Lena me rejoignit et me proposa de porter l’un des seaux. J’avais pu voir combien son corps était plus musclé que le mien, je n’hésitai pas une seconde à lui refiler le bébé. Elle me demanda comment je trouvais son pays, et par « pays » je compris qu’elle parlait de la Laponie et non de la Suède.

Son pays, c’était la pureté virginale. Un autre monde, hors du temps. Une planète lointaine et inconnue, hostile aux hommes, préservée de ses souillures. La nature y était aussi belle que sauvage, aussi splendide que dangereuse. Un diamant brut, brillant des milles feux du soleil de minuit. Si les dieux existaient, ici se tiendrait leur demeure. C’était l’Éden, ancestral, archaïque.

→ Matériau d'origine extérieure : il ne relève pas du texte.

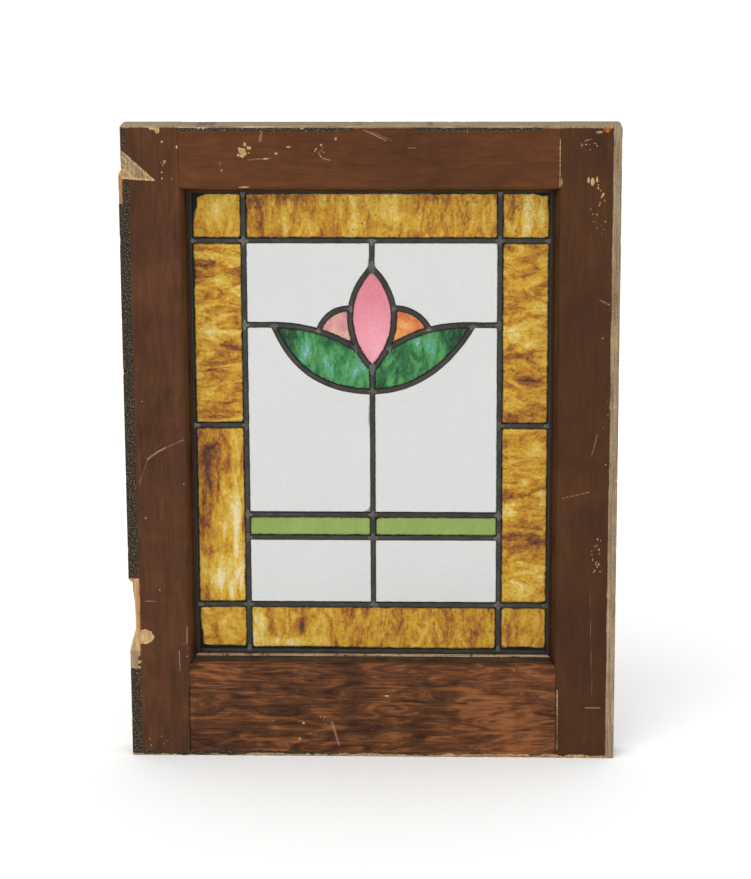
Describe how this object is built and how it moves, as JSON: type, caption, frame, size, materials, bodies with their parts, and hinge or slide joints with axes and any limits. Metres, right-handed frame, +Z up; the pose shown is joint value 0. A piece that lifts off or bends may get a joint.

Dommage qu’il n’y ait pas l’eau chaude.

C’était ce que je voulais lui dire, mais j’avais si peu de mots pour l’exprimer. En anglais, je m’arrêtais à des « it’s beautiful » et « I love it ». Quelle platitude affligeante ! J’aurais aimé lui parler de sa beauté à elle. Lena, petite et trapue au milieu des grandes suédoises, avait de quoi être complexée. Ses grands yeux, bridés pourtant, m’hypnotisaient. Leur bleu, si clair, leur donnait un côté rieur. Ses deux longues tresses qui retombaient sur ses épaules la rajeunissaient d’autant. Des femmes comme elle, j’en avais vues dans les tableaux d’Anders Zorn. La travailleuse des champs, des forêts, qui portaient les outils et le bois.  Celle qui n’avait pas peur de l’effort, dont la peau était tannée par le soleil. J’avais envie de m’abandonner dans ses bras puissants et me laisser guider pour son plus grand plaisir.